TASK OBJECTIVE
Extract the complete listing and output it unchanged.
— BEGIN —
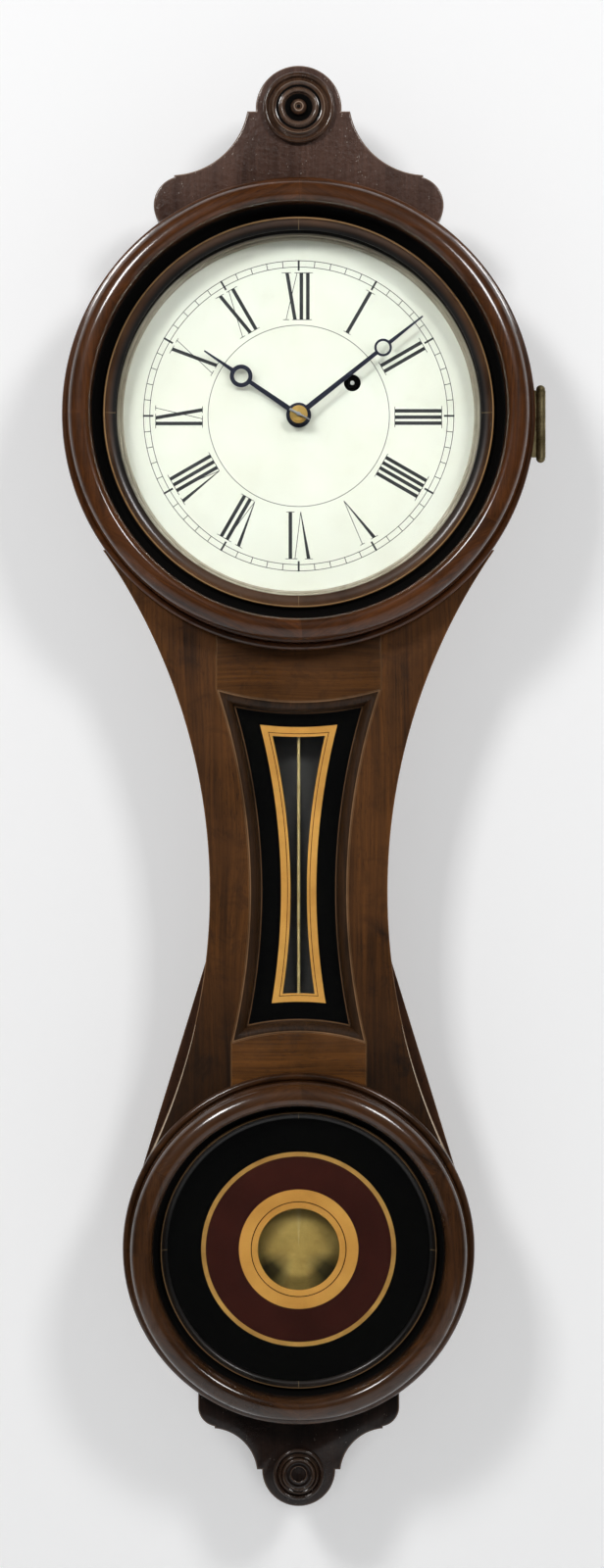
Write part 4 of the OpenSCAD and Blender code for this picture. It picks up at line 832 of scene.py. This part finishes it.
def throat_frame():
    """The mitred moulding: the opening's outline drawn in by d, at depth f, for each point (d, f) of a
    section with a fillet, a quarter round and a foot that stands on the glass."""
    top = PANEL_FRONT - 0.5
    r = MOULDING_W - 1.6
    middle = top - r - 0.3
    section = np.concatenate([
        [(0.0, MOULDING_FOOT), (0.0, top - 0.2), (0.2, top), (0.9, top), (1.1, top - 0.2)],
        arc((0.8, middle), r, 86, 0, 18),
        [(MOULDING_W - 0.3, middle), (MOULDING_W, middle - 0.3), (MOULDING_W, MOULDING_FOOT)]])
    points = np.concatenate([at_depth(throat(d), f) for d, f in section])
    count = len(points) // len(section)
    faces = grid_faces(len(section), count, True, True, turn=True)
    mask = np.repeat(sharpness(section[:, ::-1], True), count)
    return make("throat_frame", points, faces, "case", points[:, (1, 0, 2)] + 83.0, arris=mask)


fit(throat_frame(), "moulding_walnut", "throat_moulding")


def side_outline(inset_by):
    """The right half of the case side, from the foot's lowest point round to the head's top: the foot
    circle, a straight flare up to the waist curve, the waist curve, and the head circle."""
    all_in = SIDE_INSET + inset_by
    foot_r, head_r, waist_r = FOOT_R - all_in, HEAD_R - all_in, WAIST_R + all_in + WAIST_BITE
    flare_up = 34.3
    flare_low = np.array([math.sqrt(foot_r ** 2 - flare_up ** 2), flare_up - CENTRE_GAP])
    flare_top = across(WAIST, waist_r, WAIST_Y - 33.6, -1)
    head_touch = HEAD + HEAD_DIR * head_r
    waist_touch = across(WAIST, waist_r, head_touch[1], -1)
    return np.concatenate([
        run(FOOT, foot_r, FOOT + (0, -foot_r), flare_low, 60),
        line(flare_low, flare_top, 12)[1:],
        run(WAIST, waist_r, flare_top, waist_touch, 60)[1:],
        run(HEAD, head_r, head_touch, HEAD + (0, head_r), 80)])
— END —
EXPECTED OUTPUT
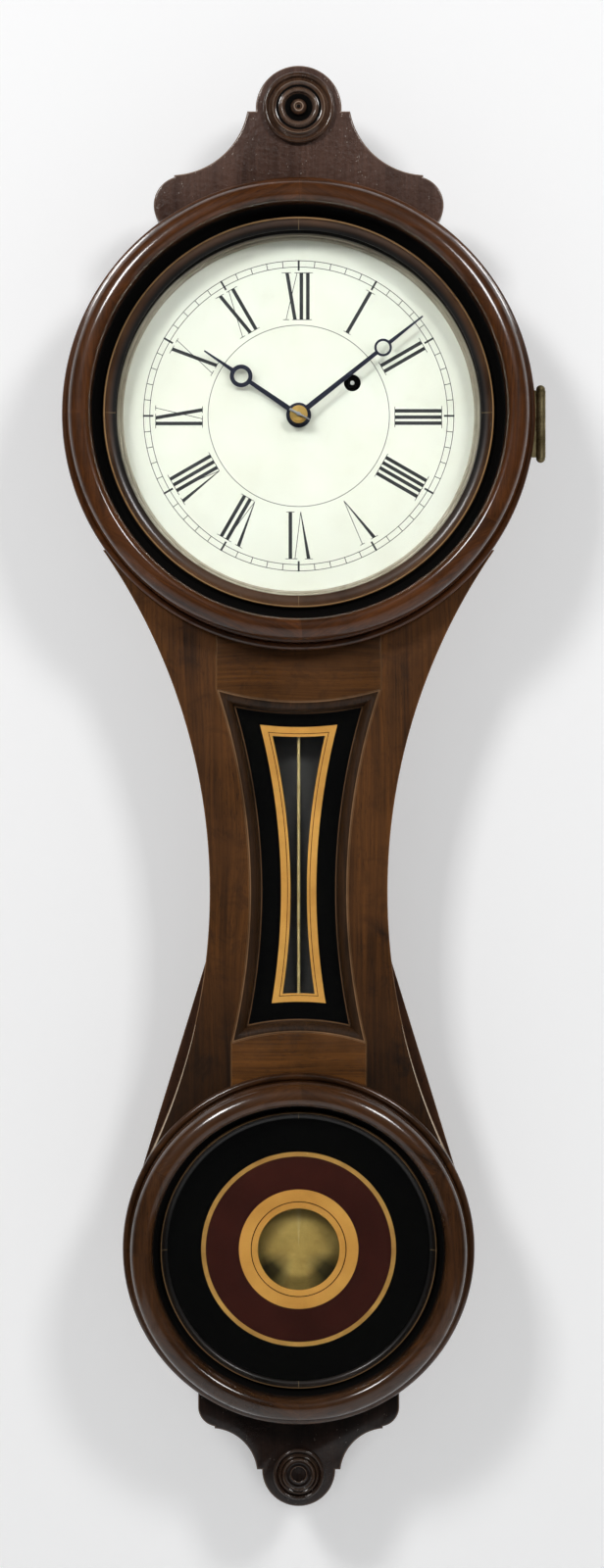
Write part 4 of the OpenSCAD and Blender code for this picture. It picks up at line 832 of scene.py. This part finishes it.
def throat_frame():
    """The mitred moulding: the opening's outline drawn in by d, at depth f, for each point (d, f) of a
    section with a fillet, a quarter round and a foot that stands on the glass."""
    top = PANEL_FRONT - 0.5
    r = MOULDING_W - 1.6
    middle = top - r - 0.3
    section = np.concatenate([
        [(0.0, MOULDING_FOOT), (0.0, top - 0.2), (0.2, top), (0.9, top), (1.1, top - 0.2)],
        arc((0.8, middle), r, 86, 0, 18),
        [(MOULDING_W - 0.3, middle), (MOULDING_W, middle - 0.3), (MOULDING_W, MOULDING_FOOT)]])
    points = np.concatenate([at_depth(throat(d), f) for d, f in section])
    count = len(points) // len(section)
    faces = grid_faces(len(section), count, True, True, turn=True)
    mask = np.repeat(sharpness(section[:, ::-1], True), count)
    return make("throat_frame", points, faces, "case", points[:, (1, 0, 2)] + 83.0, arris=mask)


fit(throat_frame(), "moulding_walnut", "throat_moulding")


def side_outline(inset_by):
    """The right half of the case side, from the foot's lowest point round to the head's top: the foot
    circle, a straight flare up to the waist curve, the waist curve, and the head circle."""
    all_in = SIDE_INSET + inset_by
    foot_r, head_r, waist_r = FOOT_R - all_in, HEAD_R - all_in, WAIST_R + all_in + WAIST_BITE
    flare_up = 34.3
    flare_low = np.array([math.sqrt(foot_r ** 2 - flare_up ** 2), flare_up - CENTRE_GAP])
    flare_top = across(WAIST, waist_r, WAIST_Y - 33.6, -1)
    head_touch = HEAD + HEAD_DIR * head_r
    waist_touch = across(WAIST, waist_r, head_touch[1], -1)
    return np.concatenate([
        run(FOOT, foot_r, FOOT + (0, -foot_r), flare_low, 60),
        line(flare_low, flare_top, 12)[1:],
        run(WAIST, waist_r, flare_top, waist_touch, 60)[1:],
        run(HEAD, head_r, head_touch, HEAD + (0, head_r), 80)])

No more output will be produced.